November 30, 2016 – On November 29, 2016, GOES-R executed its final liquid apogee engine burn without anomaly. This has placed the weather satellite approximately 22,300 miles away with an inclination of 0.0 degrees, meaning it has reached geostationary orbit. GOES-R is now officially known as GOES-16.
Later today, GOES-16 will perform its second stage solar array deployment, releasing the solar array yoke and solar pointing platform.
Soon, the software will be transitioned from the ‘orbit raising’ mission phase to ‘operational,’ several maneuvers will be conducted to adjust the satellite’s precise orbit, and the magnetometer boom will be deployed. Testing and calibration of GOES-16 will then begin.
When it’s fully operational, GOES-16 will provide images of weather patterns and severe storms as regularly as every five minutes or as frequently as every 30 seconds. These images can be used to aid in weather forecasts, severe weather outlooks, watches and warnings, lightning conditions, maritime forecasts and aviation forecasts. The satellite will assist in longer term forecasting, such as seasonal predictions and drought outlooks, and will monitor space weather conditions, including the effects of solar flares, to provide advance notice of potential communication and navigation disruptions. Data from GOES-16 will assist researchers in understanding the interactions between land, oceans, the atmosphere and climate.

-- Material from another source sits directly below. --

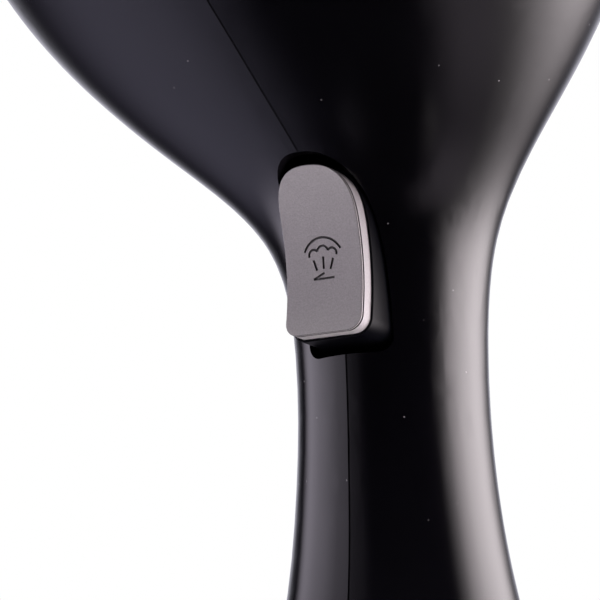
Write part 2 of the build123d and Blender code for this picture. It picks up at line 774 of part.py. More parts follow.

GOES-R/GOES-16 is a collaboration between NASA and NOAA. The GOES-R series satellites are being built by Lockheed Martin Space Systems in Littleton, Colorado. In addition to the spacecraft, Lockheed Martin also provides the Magnetometer, the Geostationary Lightning Mapper (GLM), and the Solar Ultra-Violet Imager (SUVI). The University of Colorado Boulder’s Laboratory for Atmospheric and Space Physics (LASP) provides the Extreme ultraviolet/X-ray Irradiance Sensors (EXIS). The satellite launched on a United Launch Alliance (ULA) Atlas V 541 rocket on November 19, 2016.